Саломея должна была умереть молодой. Смерть смерти рознь. Какую угодно смерть не возложишь на алтарь любви, не осквернив при этом его белоснежного мрамора. Впрочем, как это глупо! Любовь нельзя возложить на алтарь смерти. Смерть не донести до алтаря любви, ведь любовь не знает смерти. Разница между ними столь сильна, столь разительна, столь немыслима и вместе с тем ощутима, что одно просто исключает другое. Смерть – это не пространственная точка, любовь – это не ограниченное ничем пространство. Именно поэтому нам кажется, что одно может быть познано через другое, и именно поэтому они не могут проявиться друг в друге. Глаз не видит звука, ухо не слышит света. Любовь и смерть – лишь символы. «Тайна любви больше, чем тайна смерти», – говорит Саломея за несколько мгновений до смерти. Что она знает о любви и о смерти? Что можно знать о символе? Любовь может так никогда и не оросить своей влагой спекшуюся кровь сердца, а смерть не придется звать дважды, в нужное время ее тайна властно и по-житейски расторопно поглотит человека. Тайна любви на фоне этого захватывающего мрака подобна тихому шелесту пожелтевших страниц. Но только стоя на пороге смерти, ты узнаешь великую ценность любви… Тогда как смерть не имеет никакой ценности.
Тайна смерти
«Лет семь тому назад, – пишет Константин Бальмонт, – когда я первый раз был в Париже, в обычный час прогулок, я шел однажды по направлению к церкви Мадлэн, по одному из больших бульваров. День был ясный, и полное ярких и нежных красок закатное небо было особенно красиво. На бульварах был обычный поток фигур и лиц, течение настроений и нервного разнообразия, мгновенные встречи глаз с глазами, смех, красота, печаль, уродство, упоение минутностями, очарование живущей улицы, которое вполне можно понять только в Париже. Я прошел уже значительное расстояние и много лиц взял на мгновение в свои зрачки, я уже насытился этим воздушным пиршеством, как вдруг, еще издали, меня поразило одно лицо, одна фигура. Кто-то, весь замкнутый в себе, похожий как бы на изваяние, которому дали власть сойти с пьедестала и двигаться, с большими глазами, с крупными выразительными чертами лица, усталой походкой шел один – казалось, никого не замечая. Он смотрел несколько выше идущих людей – не на небо, нет, – но вдаль, прямо перед собой и несколько выше людей. Так мог бы смотреть осужденный, который спокойно идет в неизвестное. Так мог бы смотреть, холодно и отрешенно, человек, которому больше нечего ждать от жизни, но который в себе несет свой мир, полный красоты, глубины и страданья без слов. Какое странное лицо, подумал я тогда. Какое оно английское, по своей способности на тайну».
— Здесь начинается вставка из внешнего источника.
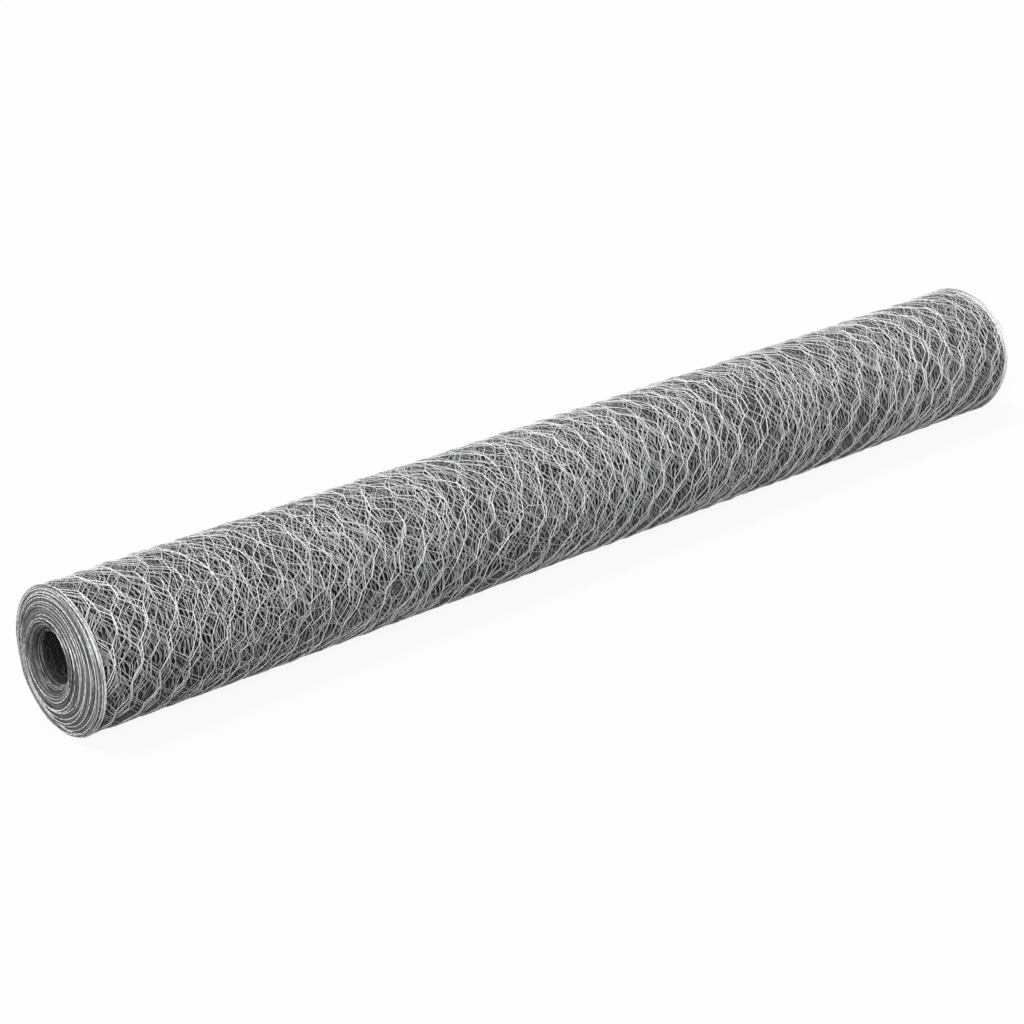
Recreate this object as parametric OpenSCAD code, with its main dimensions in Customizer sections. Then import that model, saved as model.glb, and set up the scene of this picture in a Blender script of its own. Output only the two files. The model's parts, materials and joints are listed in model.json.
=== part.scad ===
// Roll of hexagonal wire netting.
// One long strip of galvanised netting is wound on itself into a tube with an open bore.
// Every turn is one netting width long. The turns have slid along each other a little, so at
// the domed end they stand out towards the mouth of the bore, and at the other end they are
// set back by as much. The roll lies along X on the floor, with its domed end towards -X.

/* [Netting] */
// Width of the netting, which is the length of every turn
net_width = 1000; // [300:10:2000]
// Radial room that one turn takes; it is adjusted slightly to give whole turns
turn_pitch = 1.25; // [0.9:0.05:2.5]

/* [Roll] */
// Outside diameter of the roll
outer_d = 120; // [90:1:250]
// Clear diameter of the bore, inside the innermost turn
bore_d = 40; // [20:1:54]

/* [Ends] */
// Diameter at which the turns stand out furthest, the mouth of the bore
mouth_d = 60; // [56:1:80]
// How far the turns at the mouth stand out past the outermost turn
dome_height = 12; // [0:0.5:30]
// How the dome rises from the outermost turn: 1 is a cone, less is rounder
dome_shape = 0.6; // [0.4:0.1:1.5]
// How far the innermost turn sits back from the turns at the mouth
tail_setback = 9; // [0:0.5:40]
// Width of the groove between the edges of two neighbouring turns
groove_w = 0.45; // [0.1:0.05:0.7]
// Depth of that groove
groove_depth = 1.2; // [0.2:0.1:3]

/* [Hidden] */
$fn = 180;

outer_r = outer_d / 2;
bore_r = bore_d / 2;
mouth_r = mouth_d / 2;

// Whole turns between the bore and the outside, and the pitch that they then have
turns = round((outer_r - bore_r) / turn_pitch);
pitch = (outer_r - bore_r) / turns;

// The outermost and innermost radius of a turn, counted from 0 at the outside
function turn_out(k) = outer_r - k * pitch;
function turn_in(k) = turn_out(k) - pitch;
function turn_mid(k) = turn_out(k) - pitch / 2;

// How far the edge of a turn stands out past the outermost turn at the domed end:
// rising from the outside to the mouth, then falling back to the innermost turn
function rise(r) = dome_height * pow(max(0, outer_r - r) / (outer_r - mouth_r), dome_shape);
function fall(r) = dome_height - tail_setback * (mouth_r - r) / (mouth_r - bore_r);
function slide(k) =
    k == 0 ? 0 :
    turn_mid(k) >= mouth_r ? rise(turn_mid(k)) : fall(turn_mid(k));

// Half of the groove is taken from each of the two turns beside it, but none from the
// outside of the roll or the wall of the bore
function land_out(k) = k == 0 ? turn_out(k) : turn_out(k) - groove_w / 2;
function land_in(k) = k == turns - 1 ? turn_in(k) : turn_in(k) + groove_w / 2;

// Both ends as [radius, position along the roll], the domed end first
dome_end = [
    for (k = [0 : turns - 1]) each [
        [land_out(k), -slide(k)],
        [land_in(k), -slide(k)],
        if (k < turns - 1) [turn_in(k), groove_depth - min(slide(k), slide(k + 1))],
    ]
];
dished_end = [
    for (k = [turns - 1 : -1 : 0]) each [
        if (k < turns - 1)
            [turn_in(k), net_width - groove_depth - max(slide(k), slide(k + 1))],
        [land_in(k), net_width - slide(k)],
        [land_out(k), net_width - slide(k)],
    ]
];

// The origin is under the middle of the whole roll, from the turn that stands out furthest
// at the domed end to the one that stands out furthest at the dished end
slides = [for (k = [0 : turns - 1]) slide(k)];
middle = (net_width - max(slides) - min(slides)) / 2;

module netting_roll() {
    color([0.58, 0.59, 0.60])
        translate([-middle, 0, outer_r])
            rotate([0, 90, 0])
                rotate_extrude()
                    polygon(concat(dome_end, dished_end));
}

netting_roll();
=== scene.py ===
"""Roll of hexagonal wire netting: the visual model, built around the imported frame.

One strip of galvanised netting is wound on itself. The strip is worked out flat, as wires that
zigzag between their neighbours and are twisted together in pairs, and then every point of every
wire is wound onto a spiral. All lengths are in metres and all angles in radians unless a name
says otherwise. The roll lies along X, with its domed end towards -X. A turn is counted from 0 at
the outside, and a place round the roll is an angle from 0 at the top towards +Y.
"""

from __future__ import annotations

import json
import logging
import math
from dataclasses import dataclass, field
from enum import Enum
from typing import Any

import bpy
import numpy as np
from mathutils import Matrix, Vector

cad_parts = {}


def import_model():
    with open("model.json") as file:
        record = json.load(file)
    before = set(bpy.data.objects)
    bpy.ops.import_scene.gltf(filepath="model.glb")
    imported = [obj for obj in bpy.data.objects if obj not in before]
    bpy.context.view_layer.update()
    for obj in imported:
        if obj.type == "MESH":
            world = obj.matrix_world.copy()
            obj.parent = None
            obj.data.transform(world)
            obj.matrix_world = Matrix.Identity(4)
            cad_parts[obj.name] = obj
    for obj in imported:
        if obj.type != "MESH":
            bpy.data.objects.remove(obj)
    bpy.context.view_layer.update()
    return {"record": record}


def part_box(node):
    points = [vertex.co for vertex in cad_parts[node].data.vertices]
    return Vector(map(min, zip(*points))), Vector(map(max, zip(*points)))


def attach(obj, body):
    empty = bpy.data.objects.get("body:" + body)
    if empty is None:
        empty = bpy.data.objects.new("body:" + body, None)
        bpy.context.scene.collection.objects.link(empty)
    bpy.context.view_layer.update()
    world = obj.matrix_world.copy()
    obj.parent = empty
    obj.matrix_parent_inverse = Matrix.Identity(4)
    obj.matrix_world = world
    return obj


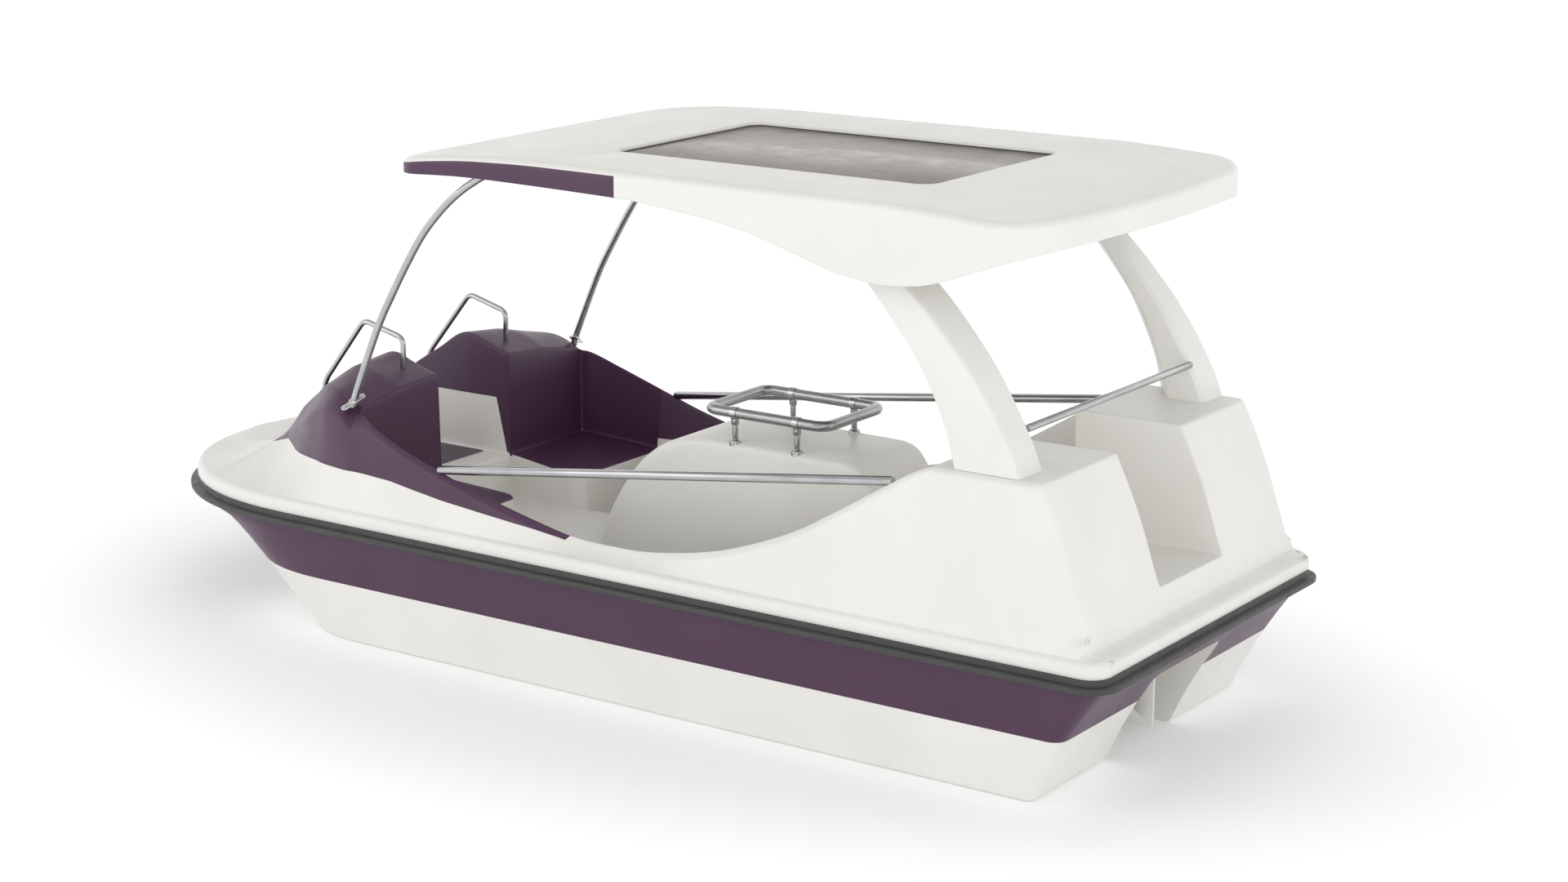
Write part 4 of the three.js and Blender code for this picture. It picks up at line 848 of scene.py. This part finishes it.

Какое странное, какое английское, по своей способности на тайну, было лицо Оскара Уайльда. Под впечатлением этой ли мимолетной встречи, другого ли события, самой «Саломеи» Бальмонт пишет страстный текст, предваряющий издание этой пьесы в его переводе. Здесь он предлагает свою разгадку тайны. Странное дело – пытаться разгадать тайну… Но я умолкаю, не смея сократить, разрезать, разорвать высказывание, принадлежащее «последнему русскому великану чистой поэзии, представителю эстетизма, переплеснувшегося в теософию» (так назвал Бальмонта Андрей Белый):
«Если можно о какой-нибудь драме сказать, что она – сплошной драгоценный камень, что она – не драма, а многоцветное ожерелье из жемчугов и узорчатых камней, это нужно сказать именно о драме Оскара Уайльда “Саломея”. С первых же слов наши чувства вступают здесь в атмосферу повышенной впечатлительности, в чарованья особой Луны, особых благовоний, особых сплетений светов и слов, говорящих своими шелестами, шепотами, намеками и недосказанностями, что готовится особое сочетание светил, зловражеское влияние которого оставит по себе меняющуюся память на долгие века. Это змеиные зовы-узы, которые мелькают магнетическим блеском, – и воля скована, все воли скованы, каждый, кто приблизился в этот фатальный час к кругу дьявольского заклятия, теряет разум, и уже движется не по закону своих решений и волений, а по закону налетевшего вихря, как не своею волею движутся и узорно качаются разнородные ветви огромного дерева, задремавшего под Луной и проснувшегося под ветром с Моря.